まだヤングケアラーという言葉も無かった時代であるが、彼女はまさにそのヤングケアラーだった。

ヤングケアラー問題は近年になって発生した問題なのではなく、前からあったものが近年になってやっと“発見”された問題なのである。

孝行=良いこと」という世間一般の価値観によって覆い隠され、その“発見”が遅れただけなのである。

ラッセルはタブーを気にせずにズバズバ物を言う人だった。だから「世間に叩かれる」人だったそうである。

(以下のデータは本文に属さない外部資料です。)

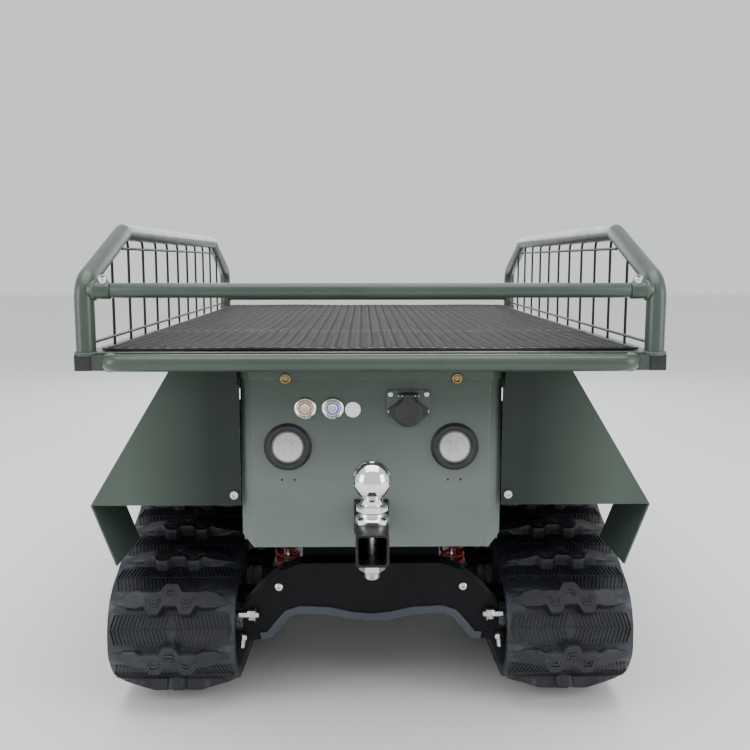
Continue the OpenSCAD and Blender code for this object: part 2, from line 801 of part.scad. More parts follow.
module fasteners() {
    small_r = 3.6;
    nut_r = 8;
    lock_r = 6.8;
    tension_z = 142;
    tension_y = beam_y - nut_r;
    lock_top = [184, beam_y - lock_r, 112];
    lock_low = [186, beam_y - lock_r, 92];
    color(brass) for (x = [-insert_x, insert_x]) difference() {
        y_rod(panel_y - sheet - 2, panel_y + 14, x, insert_z, 7);
        y_rod(panel_y - 10, panel_y + 15, x, insert_z, insert_r);
    }
    color(steel) {
        for (x = [-23.7, 23.7]) for (z = [0.6, 24])
            y_rod(panel_y - 6, panel_y - 3, socket_x + x, socket_z + z, small_r);
        both_sides() {
            y_rod(cover_rear - 6, cover_rear, hull_w / 2 + 9, ridge_z + 15, head_r);
            y_rod(beam_y - 6, beam_y, 132, 181, head_r);
            x_rod(160, 190, tension_y, tension_z, 4.5);
            x_rod(167, 177, tension_y, tension_z, nut_r);
            rod(lock_top, lock_low, 4.5);
            rod(lock_top, lock_top + (lock_low - lock_top) * 0.35, lock_r);
        }
        at_gate_screws() difference() {
            cylinder(h = head_h, r = head_r);
            translate([0, 0, 4]) cylinder(h = head_h, r = 3.4, $fn = 6);
        }
    }
}

module drive_motors() {
    color("#8a8d90") both_sides() difference() {
        union() {
            box([8, sprocket_y - 45, belly_z + sheet], [belly_w / 2 - sheet, sprocket_y + 45, 240]);
            y_rod(sprocket_y - 210, sprocket_y - 45, 52, 192, 42);
        }
        x_rod(50, belly_w, sprocket_y, sprocket_z, 14 + slip);
    }
}

module battery_pack() {
    floor_z = hull_z + sheet;
    color("#38506b") {
        both_sides() box([112, -180, floor_z], [166, 420, floor_z + 170]);
        box([-92, -180, floor_z + 20], [92, 260, floor_z + 170]);
    }
    color(steel) box([-166, -150, floor_z + 4], [166, -100, floor_z + 20]);
}

// ---- What to draw ----

upper_hull();
lower_hull();
hull_lid();
rear_panel();
rear_beam();
rack_frame();
deck_plate();
deck_mats();
rack_rails();
rack_guards();
bumper_bar();
gate_bar();
tube_plugs();
hitch_receiver();
ball_mount();
tow_ball();
lamp_rings();
lamp_lenses();
button_bezels();
push_button(button_xs[0]);  // power_button
push_button(button_xs[1]);  // drive_button
charge_socket();
socket_lid();
marker_disc();
fasteners();
axle_stubs();
drive_motors();
battery_pack();
for (s = SIDES) {
    cover(s);
    belt(s);
    sprocket(s);
    idler(s);
    return_roller(s);
    shock_body(s);
    shock_rod(s);
    shock_spring(s);
    for (i = STATIONS) {
        arm(s, i);
        road_wheel(s, i);
    }
}
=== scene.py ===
import math
import random

import bmesh
import bpy
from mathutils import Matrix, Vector


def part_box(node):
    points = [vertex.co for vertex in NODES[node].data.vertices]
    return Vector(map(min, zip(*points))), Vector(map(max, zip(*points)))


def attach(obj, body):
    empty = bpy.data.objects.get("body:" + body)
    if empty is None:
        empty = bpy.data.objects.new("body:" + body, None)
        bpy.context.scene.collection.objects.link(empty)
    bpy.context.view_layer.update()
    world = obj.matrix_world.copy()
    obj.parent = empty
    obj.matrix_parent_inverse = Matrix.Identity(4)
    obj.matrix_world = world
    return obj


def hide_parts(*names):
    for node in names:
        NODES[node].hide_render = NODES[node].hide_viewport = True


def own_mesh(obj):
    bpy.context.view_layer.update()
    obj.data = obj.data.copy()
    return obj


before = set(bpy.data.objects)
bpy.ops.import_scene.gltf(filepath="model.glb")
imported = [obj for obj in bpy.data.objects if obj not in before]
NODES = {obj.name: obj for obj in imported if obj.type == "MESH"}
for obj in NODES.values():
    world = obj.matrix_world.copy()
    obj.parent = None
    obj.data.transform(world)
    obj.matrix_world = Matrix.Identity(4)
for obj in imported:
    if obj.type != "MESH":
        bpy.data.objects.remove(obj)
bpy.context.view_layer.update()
SIDES = {"left": -1, "right": 1}
ACROSS = Vector((1, 0, 0))
FORWARD = Vector((0, 1, 0))
UP = Vector((0, 0, 1))
random.seed(7)


# ---- Camera, light and floor ----

def aim(obj, target):
    obj.rotation_euler = (Vector(target) - obj.location).to_track_quat("-Z", "Y").to_euler()


def make_camera():
    """The view from behind the vehicle, a little above the rack."""
    data = bpy.data.cameras.new("camera")
    data.lens = 42.24
    camera = bpy.data.objects.new("camera", data)
    bpy.context.scene.collection.objects.link(camera)
    camera.location = (-0.010, -1.648, 0.645)
    camera.rotation_euler = (math.radians(90 - 7.42), 0, math.radians(-0.74))
    bpy.context.scene.camera = camera


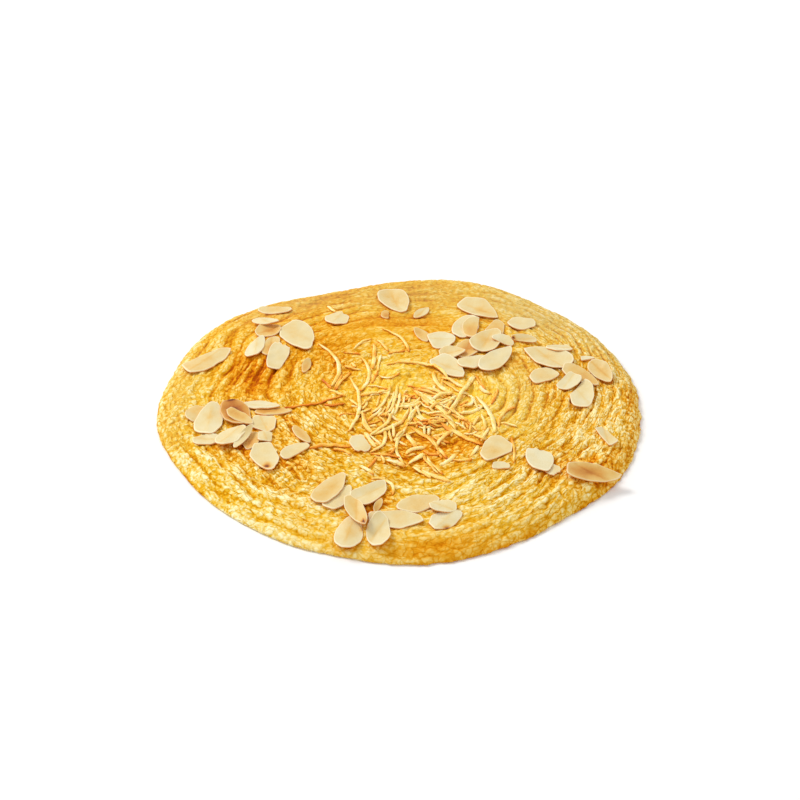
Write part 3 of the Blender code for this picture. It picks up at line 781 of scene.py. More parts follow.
# %% Cheese shreds
SHREDS = (
    (-37, 41, -30, 9, 6, 2.2, 0.1),
    (-17.5, 31, -17.8, 4, 4, 1.9, 0.15),
    (-12, 42, -12.2, 22, 0.5, 2.1, 0.35),
    (-8.5, 33, -9.8, 20, -0.5, 1.4, 0.2),
    (-10.5, 45, -5.3, 36, 0.6, 1.6, 0.3),
    (-8, 54, 4, 36, 2.8, 1.6, 0.25),
    (-6, 25, 22, 12, 8, 1.7, 0.2),
    (-25, 1, -50, -7.5, 2, 1.4, 0.9),
    (-33, -5.5, -24, -4.5, -1.8, 1.4, 0.9),
    (-22, 20, -28.5, 5, -0.5, 1.4, 0.5),
    (-13, 46, -21, 37, -1, 1.2, 0.1),
    (-31, 5, -24, 0.5, 0.3, 1.4, 0.3),
    (-22, -1, -17.5, -8.5, 0.2, 1.3, 0.3),
    (-14, 8, -5, 5, 0.6, 1.3, 0.3),
    (-18, 1.5, -10, 3.5, 0.3, 1.2, 0.35),
    (-9.5, 3, -3, 1, 0.3, 1.3, 0.1),
    (-10, 20, -12.5, 11, 0.3, 1.3, 0.7),
    (-25, 24, -17.5, 21.5, -0.3, 1.5, 0.2),
    (-21.5, 26.5, -20, 23.5, 0.2, 1.4, 0.0),
    (-25.5, 35, -18, 33.5, 0.3, 1.3, 0.8),
    (-34.5, 14, -30, 7, -0.3, 1.2, 0.8),
    (-34, 75, -30, 68.5, -0.3, 1.5, 0.1),
    (-4.5, 8, -12, -13, 2, 1.6, 0.15),
    (-1.2, 8, -6.3, -16, 1.2, 1.6, 0.15),
    (0, 3, -3, -15, 0.8, 1.4, 0.05),
    (1, 1, 3.5, -5, 1.5, 1.3, 0.2),
    (-0.5, -6.5, 9, -1, -2.6, 1.5, 0.15),
    (6, 6, 12.5, -8, 0.4, 1.8, 0.2),
    (5.5, 5.5, 19, -1, 0.8, 1.6, 0.35),
    (15, 20, 24, 1, -3, 2.2, 0.1),
    (18, 15, 30, 5, 0.6, 1.8, 0.15),
    (9, 7, 20, -0.5, 1, 1.8, 0.25),
    (25, 0, 20, -11, -0.5, 1.7, 0.1),
    (27.5, 0, 22.5, -13, -0.8, 1.7, 0.1),
    (31, -1, 26, -9.5, 2.5, 1.7, 0.05),
    (36, -7, 25, -14, 2, 1.9, 0.05),
    (35, 8, 40, 3, -1.5, 1.9, 0.1),
    (35, -14, 35.5, -26, 0.8, 1.6, 0.2),
    (38, -24, 34.5, -34, -0.3, 1.5, 0.1),
    (31, -29, 35.5, -33.5, 0.2, 1.8, 0.1),
    (13, -14, 23.5, -25, 2, 1.7, 0.15),
    (22, -15, 28.7, -25, 2, 1.5, 0.3),
    (8.5, -10, 2.5, -23, -0.6, 1.5, 0.2),
    (7, -15, 10.5, -20, -0.4, 1.3, 0.0),
    (-6, -8, -9.5, -16, 0.2, 1.3, 0.1),
    (-7.5, -10, -13.5, -18.5, -0.3, 1.5, 0.1),
    (-16, -12, -12, -27.5, -1.2, 2.4, 0.3),
    (-9, -16, -6, -20.5, 0.3, 1.2, 0.2),
    (-15, -27, -10, -38, -0.6, 2.0, 0.05),
    (-7, -25, -12.5, -42, 3, 1.9, 0.15),
    (-4.5, -24, -3, -33.5, -0.6, 1.3, 0.3),
    (3, -23, 2, -49.5, -4, 1.6, 0.1),
    (1, -25, -2, -33, -0.8, 1.3, 0.2),
    (-4.5, -46, -1, -49.5, -0.3, 2.2, 0.0),
    (3, -27, 7.5, -36.5, -0.5, 2.4, 0.25),
    (7.5, -22, 18, -23.5, 0.4, 1.8, 0.6),
    (9, -19.5, 20, -19.5, -0.8, 1.5, 0.45),
    (12, -17, 20, -20, 0.6, 1.4, 0.4),
    (22, -27, 15, -37, -0.8, 1.9, 0.3),
    (10, -39, 16.5, -42, -1, 1.6, 0.6),
    (10, -41, 16, -56, -1.2, 1.6, 0.5),
    (11.5, -43, 17.8, -56.5, -1.2, 1.4, 0.3),
    (33, -37, 29, -44.5, 0.4, 1.8, 0.2),
    (9, -53, 20.5, -62, -0.5, 2, 0.2),
    (5, -51, 12.5, -59, 0.3, 1.5, 0.3),
    (22, -46.5, 30, -47, -1, 1.5, 0.5),
    (47, -31, 47.2, -49, 0.6, 1.3, 0.5),
    (43, -20.5, 50, -23, 0.2, 1.4, 0.05),
    (-10, -45, -13, -52.5, 0.3, 1.3, 0.7),
    (-8, -44, -7, -49, 0.2, 1.2, 0.3),
    (-17, -51, -11, -57, 0.5, 1.6, 0.1),
    (-38, -39, -21, -38.5, 1.6, 1.8, 0.55),
    (-28, -39.5, -20.5, -44, 0.8, 1.4, 0.45),
    (-22, 15, -22, -27, 4.5, 1.8, 0.1),
    (8, 1, 24, -24, 1.2, 2.2, 0.2),
    (33, 0, 40.3, -28, 2, 2.4, 0),
    (4, -9, -12, -29, 3.6, 1.8, 0.2),
    (-2.5, -9, -13, -30, 2, 1.6, 0.15),
    (18, -22, 34.5, -36, -0.6, 2.4, 0.45),
    (4.5, -23, 19.5, -45.5, 1.8, 1.9, 0.4),
    (2.5, -42, 10.8, -36, 1.2, 2.1, 0),
    (3.5, -49, 10, -42.5, 0.6, 2.8, 0.05),
    (23, -42, 16.5, -50.5, 0.8, 2.2, 0),
    (33, 17, 26.5, -1, -0.6, 1.9, 0.15),
    (-12, -59, -3.2, -69.5, 4, 1.6, 0.2),
    (50, -8, 42, -24, -2.5, 1.5, 0.5),
    (-5.1, 34.6, 2.3, 36.6, 0.3, 1.2, 0.7),
    (-25.8, 17.7, -28.5, 6.0, -0.3, 1.2, 0.45),
    (-17.7, 0.2, -4.4, 3.5, 0.4, 1.3, 0.2),
    (-2.5, 4.1, -7.0, -13.4, 0.8, 1.2, 0.1),
    (1.9, 0.2, 0.0, -11.1, 0.5, 1.2, 0.15),
    (-0.5, -8.5, 9.0, -4.0, -2, 1.8, 0.05),
    (1.6, 1.2, 7.1, -1.7, 0.3, 1.1, 0.8),
    (2.2, -3.6, 6.5, 1.2, 0, 1.1, 0.7),
    (12.4, -11.1, 23.9, -4.3, 1.2, 1.7, 0.2),
    (20.4, -16.7, 33.5, 15.7, 0.5, 1.8, 0.1),
    (18.5, 11.6, 26.8, 2.9, 0.2, 1.2, 0.4),
    (33.9, 17.2, 37.0, 5.5, -0.3, 1.3, 0.6),
    (43.0, 6.0, 39.6, -5.9, 0.3, 1.3, 0.6),
    (7.0, -14.8, 18.2, -20.5, -1.2, 1.4, 0.15),
    (-9.5, 17.5, -0.3, 17.0, -4.2, 1.2, 0.35),
    (3.0, -20.5, 10.1, -23.0, 0.5, 1.4, 0.05),
    (4.6, -15.2, 9.6, -5.4, 0.4, 1.3, 0.05),
    (7.1, -8.4, 10.4, -17.0, -0.8, 1.4, 0.1),
    (12.4, -5.3, 23.5, 1.8, 2.0, 1.9, 0.1),
    (8.7, -5.3, 23.2, -20.6, -0.8, 1.4, 0.1),
    (8.8, 3.0, 15.5, -6.8, 0.6, 1.8, 0.15),
    (21.0, -10.0, 28.1, -21.6, 0.6, 1.3, 0.2),
    (-3.4, -21.6, -2.7, -30.0, 0.3, 1.5, 0.1),
    (1.2, -25.8, -1.5, -31.0, -0.3, 1.4, 0.2),
    (12.2, -29.4, 16.7, -41.4, 0.3, 1.4, 0.4),
    (-5.5, -47.0, 2.3, -50.5, -0.8, 2.4, 0.05),
    (-13.2, -29.4, -7.9, -37.0, 0.3, 1.2, 0.1),
    (-12.0, -42.7, 0.0, -44.9, 0.3, 1.5, 0.6),
    (7.7, 3.1, 15.7, -7.3, 0.4, 1.6, 0.1),
    (4.3, -7.3, 3.2, -20.3, 0.8, 1.4, 0.2),
    (16.2, -7.3, 23.6, -14.8, 0.6, 1.3, 0.3),
    (8.6, -12.0, 18.2, -16.7, 0.5, 1.3, 0.1),
    (-12.5, 0.2, -16.8, -7.3, 0.3, 1.2, 0.4),
    (-8.7, 1.2, -10.3, -7.3, 0.3, 1.1, 0.3),
    (-18.5, -14.8, -12.4, -9.2, 0.2, 1.2, 0.3),
    (29.5, 1.2, 34.0, -11.1, 0.6, 1.2, 0.1),
    (26.2, -19.4, 32.9, -26.7, 0.3, 1.5, 0.5),
    (30.4, -20.3, 29.1, -28.5, 0.2, 1.2, 0.5),
    (-2.1, -38.3, -4.7, -43.6, 0.3, 1.3, 0.5),
    (2.6, -43.6, 6.8, -40.9, 0.2, 1.2, 0.6),
)
print("cheese shreds:", len(SHREDS))

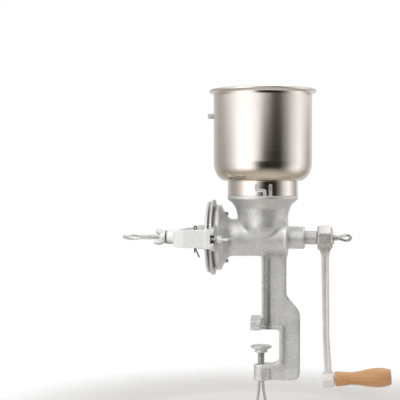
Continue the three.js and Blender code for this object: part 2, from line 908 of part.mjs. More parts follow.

でも、それは「世評をまったく気にしていなかったと」言うより、「それ以上に、信念を貫きたかった」のだろうと、著者の山口氏は分析していた。

最後に私の一番気に入ったフレーズを。

「熟練を要する仕事に就いている人は、その技術を向上させることによっていくらでも仕事を楽しめる」
All skilled work can be pleasurable, provided the required is either variable or capable of indefinite improvement.

その通りで、改善の余地のある仕事は面白い。日々自分の成長を感じられ、喜びに溢れている。

ちなみにこの"Provided"は接続詞で、条件を示す言葉だそうである。文法的には、条件を満たすときに何かが起こることを示しており、この文の場合は「provided」は条件を導入し、その後に条件が続く形なんだそうだ。